The respondent company submitted based on the above arguments the respondent company is correct in withholding the amount towards the payment of GST.

The High Court heard the submissions made by both the parties.  The High Court analyzed the provisions of CGST Act and IGST Act.  The High Court observed that it is not in dispute that the services rendered by the applicant to the respondent company would be governed by the IGST Act as the same are in relation to the inter-State supply of services.  The High Court also analyzed the Notification No. 10/2017-Integrated Tax (Rate), dated 28.06.2017.  The High Court observed that it is clear that any service supplied by any person, who is located in a non taxable territory to any person located in the taxable territory (other than a non taxable online recipient) it is the recipient of services would be liable to pay GST on reverse charge basis.  In this case the respondent company is the recipient of services located in a non taxable territory.  Therefore the respondent company is liable to pay GST under reverse charge mechanism.

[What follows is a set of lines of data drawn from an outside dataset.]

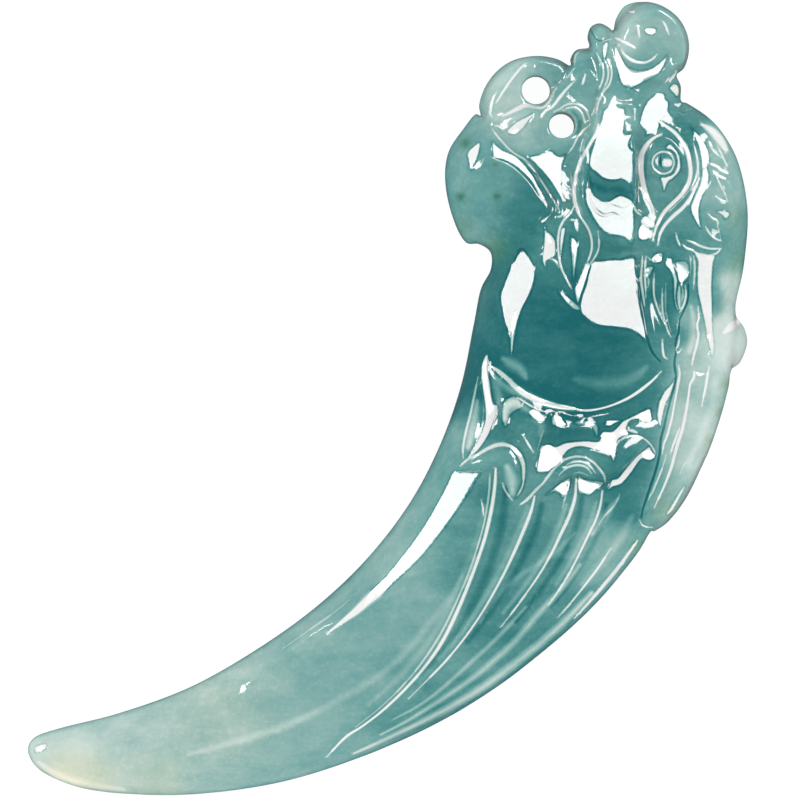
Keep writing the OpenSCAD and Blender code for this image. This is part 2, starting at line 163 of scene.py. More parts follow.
# Each form: rows of left edge X and Y, right edge X and Y, crown and how far each side is rounded;
# then the share of the crown that the left and the right edge have, and the fillet
forms = {
    "body": ([
        (15.8, 23.4, 20.6, 22.9, 4.4, 2.0, 2.0), (15.0, 22.0, 20.4, 21.9, 5.0, 2.2, 2.0),
        (13.4, 20.6, 20.7, 20.7, 5.6, 2.5, 2.2), (9.5, 18.9, 22.3, 19.7, 6.1, 3.5, 3.0),
        (6.2, 19.3, 23.4, 18.5, 6.5, 4.5, 3.6), (4.6, 17.8, 24.3, 16.9, 6.8, 4.5, 4.0),
        (4.0, 15.8, 24.9, 14.9, 6.9, 4.5, 4.2), (4.2, 13.9, 25.1, 12.8, 7.0, 4.5, 4.4),
        (4.8, 12.0, 25.0, 10.6, 7.1, 4.5, 4.4), (5.6, 10.9, 24.8, 9.0, 7.1, 4.5, 4.4),
        (7.1, 10.2, 24.6, 8.0, 7.1, 4.5, 4.2), (7.2, 9.1, 24.2, 6.9, 7.1, 4.7, 4.0),
        (6.6, 7.7, 23.6, 5.8, 7.2, 5.0, 3.6), (6.0, 5.1, 22.2, 3.0, 7.3, 5.2, 3.4),
        (5.1, 0.8, 21.4, -1.6, 7.3, 5.4, 3.2), (3.6, -3.4, 20.2, -6.6, 7.3, 5.6, 3.0),
        (1.5, -7.4, 17.4, -10.9, 7.2, 5.2, 3.0), (-1.5, -11.3, 13.4, -15.5, 6.9, 5.0, 3.0),
        (-5.1, -14.7, 7.2, -20.5, 6.5, 4.8, 3.2), (-9.3, -17.7, 0.6, -24.1, 6.0, 4.4, 3.2),
        (-13.9, -20.3, -7.1, -26.8, 5.3, 3.8, 3.0), (-18.8, -22.1, -14.6, -27.8, 4.5, 3.0, 2.6),
        (-23.1, -23.2, -21.2, -27.4, 3.7, 2.1, 2.0), (-24.8, -23.8, -24.1, -26.3, 3.2, 1.2, 1.2),
        (-25.3, -24.8, -25.2, -25.2, 2.8, 0.3, 0.3),
    ], 0.3, 0.6, 0.3),
    "fin": ([
        (21.0, 6.8, 24.4, 6.5, 4.6, 0.9, 2.0), (20.3, 3.7, 24.2, 3.4, 6.1, 0.9, 2.0),
        (20.2, 1.9, 24.0, 1.2, 6.6, 0.9, 2.0), (19.8, -0.2, 23.7, -0.7, 6.6, 0.9, 2.0),
        (19.1, -3.3, 22.3, -4.1, 6.3, 0.8, 1.7), (18.3, -6.4, 20.9, -7.0, 5.7, 0.7, 1.4),
        (17.8, -8.2, 19.7, -8.6, 5.0, 0.6, 1.0), (18.1, -9.1, 18.9, -9.3, 3.8, 0.4, 0.5),
    ], 0.84, 0.5, 0.12),
    "leaf": ([
        (7.3, 19.4, 7.5, 18.8, 3.4, 0.3, 0.3), (8.9, 20.2, 9.0, 17.4, 4.6, 0.9, 0.9),
        (10.6, 20.5, 11.6, 16.6, 5.0, 0.9, 0.9), (11.4, 21.2, 14.2, 18.2, 5.2, 0.9, 0.9),
        (12.2, 22.4, 14.9, 20.6, 5.2, 0.9, 0.9), (12.8, 23.4, 15.0, 22.6, 4.7, 0.7, 0.7),
        (12.9, 24.2, 14.8, 24.3, 3.8, 0.5, 0.5),
    ], 0.7, 0.8, 0.15),
    "stalk": ([
        (14.1, 25.4, 15.9, 25.7, 4.2, 0.7, 0.7), (14.1, 24.3, 16.5, 24.0, 4.9, 0.9, 0.9),
        (14.5, 22.5, 16.8, 22.6, 5.6, 0.9, 0.9), (14.6, 21.0, 17.2, 21.2, 6.1, 0.9, 0.9),
        (14.4, 19.6, 17.4, 19.8, 6.0, 0.9, 0.9),
    ], 0.6, 0.7, 0.2),
    "snout": ([
        (14.8, 21.8, 17.0, 21.8, 5.0, 0.9, 0.9), (14.4, 19.6, 17.2, 19.6, 6.5, 1.0, 1.0),
        (13.7, 17.4, 17.3, 17.4, 7.2, 1.0, 0.9), (13.3, 15.6, 17.3, 15.6, 7.4, 1.0, 0.8),
        (13.2, 14.0, 17.3, 14.0, 7.4, 1.0, 0.8), (13.9, 11.8, 17.3, 11.6, 7.5, 1.0, 0.8),
        (14.0, 10.2, 17.2, 10.0, 7.4, 1.0, 0.8), (13.9, 8.0, 17.5, 8.0, 7.6, 1.0, 0.9),
        (13.6, 6.0, 17.8, 5.4, 7.6, 1.0, 0.9), (13.8, 4.8, 18.0, 4.0, 6.8, 0.8, 0.8),
    ], 0.9, 0.92, 0.2),
    "scroll": ([
        (6.9, 3.2, 5.9, -0.8, 5.6, 0.5, 0.5), (7.6, 1.8, 6.0, -4.4, 6.8, 0.5, 0.5),
        (8.9, 0.9, 7.9, -6.0, 7.5, 0.5, 0.5), (10.6, -0.3, 10.0, -6.4, 7.7, 0.5, 0.5),
        (12.7, -0.8, 12.0, -5.6, 7.8, 0.5, 0.5), (14.8, -0.8, 15.0, -5.4, 7.8, 0.5, 0.5),
        (16.9, 0.0, 16.9, -4.6, 7.7, 0.5, 0.5), (18.3, 1.0, 18.5, -2.8, 7.4, 0.5, 0.5),
        (19.3, 2.0, 19.5, -0.6, 6.6, 0.4, 0.4),
    ], 0.9, 0.88, 0.15),
}

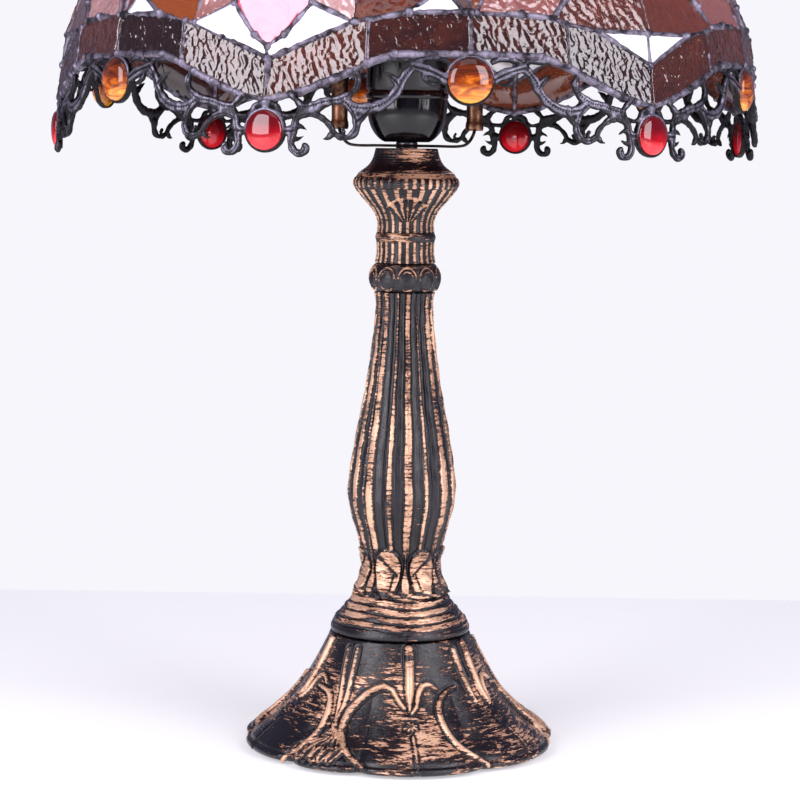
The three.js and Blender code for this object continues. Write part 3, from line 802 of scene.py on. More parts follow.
relief_lathe(
    "fluted_column",
    [(20.4, 67.7), (17.6, 74), (16.4, 82), (19.6, 94.5), (23.7, 113), (20.6, 137.5), (16.2, 161), (13, 185.5),
     (12.3, 196), (13, 201.7)],
    [(ROD_HOLE, 67.7), (ROD_HOLE, 71), (12, 76), (18, 108), (11.5, 161), (8.4, 196), (ROD_HOLE, 199),
     (ROD_HOLE, 201.7)],
    400, 222, column_relief, ["column_casting"])

# %% [markdown]
# A collar sits on the column, with a row of hoops on it like the outlines of ten petals. A hoop is the place
# where the distance from a petal's middle has one value, so a single bell curve draws all ten.

# %% The bead collar
HOOPS, HOOP_AT, HOOP_MIDDLE = 10, 4, 207.8


def collar_relief(degrees, run, height, radius):
    u, _ = nearest_of(HOOPS, HOOP_AT, degrees, radius)
    reach = np.hypot(u / 4.5, (height - HOOP_MIDDLE) / 5.4)
    hoop = bell(reach - 0.9, 0.085)
    inner = bell(reach - 0.58, 0.08) * softly(height, 207, 210)
    rims = bell(height - 203.0, 0.6) + bell(height - 213.4, 0.6)
    upper = 0.6 + 0.4 * softly(height, 206, 211)
    out = 0.6 * (1 - softly(reach, 0.3, 1.0)) + 0.55 * hoop + 0.35 * inner - 0.3
    return out + 0.3 * rims, 0.12 + (0.68 * hoop + 0.5 * inner) * upper + 0.25 * rims


relief_lathe(
    "bead_collar_ring", [(13, 202), (14.8, 204.2), (15.7, 207.8), (14.9, 211.4), (13.2, 214.3)],
    [(ROD_HOLE, 202), (ROD_HOLE, 214.3)], 400, 48, collar_relief, ["bead_collar"])

# %% [markdown]
# The neck repeats the ribs, is tied by a plain band half way, and opens into a cup whose lip is gadrooned. At
# the front of the cup the ribs give way to a small palmette: bent lines that spread from one root. They are
# drawn by the angle and the distance from that root, as a fan is.

# %% The neck and its cup
NECK_RIBS, NECK_RIB_AT = 24, 4
BAND_LOW, BAND_HIGH = 223.4, 228.2
PALMETTE_AT, PALMETTE_ROOT, PALMETTE_REACH = 3, 230.5, 12.6


def palmette(degrees, height, radius):
    """How far each point is inside the palmette, on one of its lines, and on the arc over it."""
    x, z = np.radians(wrapped(degrees - PALMETTE_AT)) * radius, height - PALMETTE_ROOT
    reach = np.hypot(x, z)
    angle = np.degrees(np.arctan2(x, z))
    above_root = softly(z, 2.0, 3.0)
    fan = (1 - softly(reach, PALMETTE_REACH, PALMETTE_REACH + 0.6)) * above_root
    fan = fan * (1 - softly(np.abs(angle), 44, 50))
    bend = angle * (1 - 0.035 * np.clip(reach - 7, 0, 6)) + 4 * np.sign(angle) * softly(reach, 8, 10)
    lines = 1 - softly(np.abs(bend / 17 - np.round(bend / 17)), 0.16, 0.3)
    arc = bell(reach - PALMETTE_REACH, 0.7) * (np.abs(angle) < 50)
    return fan, lines, arc, above_root


def neck_relief(degrees, run, height, radius):
    flute = 1 - softly(rib_phase(degrees, NECK_RIBS, NECK_RIB_AT), 0.3, 0.5)
    band = span(height, BAND_LOW, BAND_HIGH, 0.8)
    band_curve = np.sin(np.pi * np.clip((height - BAND_LOW) / (BAND_HIGH - BAND_LOW), 0, 1))
    lip = softly(height, 251.2, 252)
    beads = softly(height, 246.4, 247.6) * (1 - lip)
    gadroon = np.abs(np.cos(np.radians(degrees * 20)))
    out = (0.75 * flute - 0.35) * (1 - band) * (1 - lip) * (1 - beads)
    out = out + 0.75 * band * band_curve + beads * (0.5 * gadroon - 0.1)
    fan, lines, arc, above_root = palmette(degrees, height, radius)
    patches = 0.5 + 0.5 * np.sin(np.radians(degrees) + 2.4)
    raised = 0.72 * flute * (1 - band) * (1 - fan) * (1 - beads)
    raised = raised + fan * 0.66 * lines + 0.55 * arc * (1 - beads) * above_root
    raised = np.maximum(raised, band * (0.12 + 0.38 * patches))
    raised = np.maximum(raised, beads * (0.14 + 0.5 * softly(gadroon, 0.5, 0.95)))
    raised = np.maximum(raised, lip * 0.56)
    return out * (1 - fan) + fan * (0.7 * lines - 0.2) + 0.35 * arc * (1 - beads), raised + 0.02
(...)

The High Court further considered the contention of the respondent company that the tax liability is shifted to the applicant.  The High Court analyzed the provisions of the contract entered into between the applicant and the respondent company.  The High Court held that the respondent company can always contract to shift its liability to pay GST on the applicant.  The High Court observed that Clause 3 does not contemplate the payment of any taxes that have arisen on account of payment of interest because of a default on the part of the company to make payment in a timely manner. 

The High Court held that clause 3 of the contract does not come to the assistance of the respondent company to deduct GST of Rs.67.95.   According to the Notification No. 10/2017-Integrated Tax (Rate), dated 28.06.2017 the respondent company is liable to pay GST under reverse charge mechanism.  The High Court directed the respondent company to release the withheld amount to the applicant.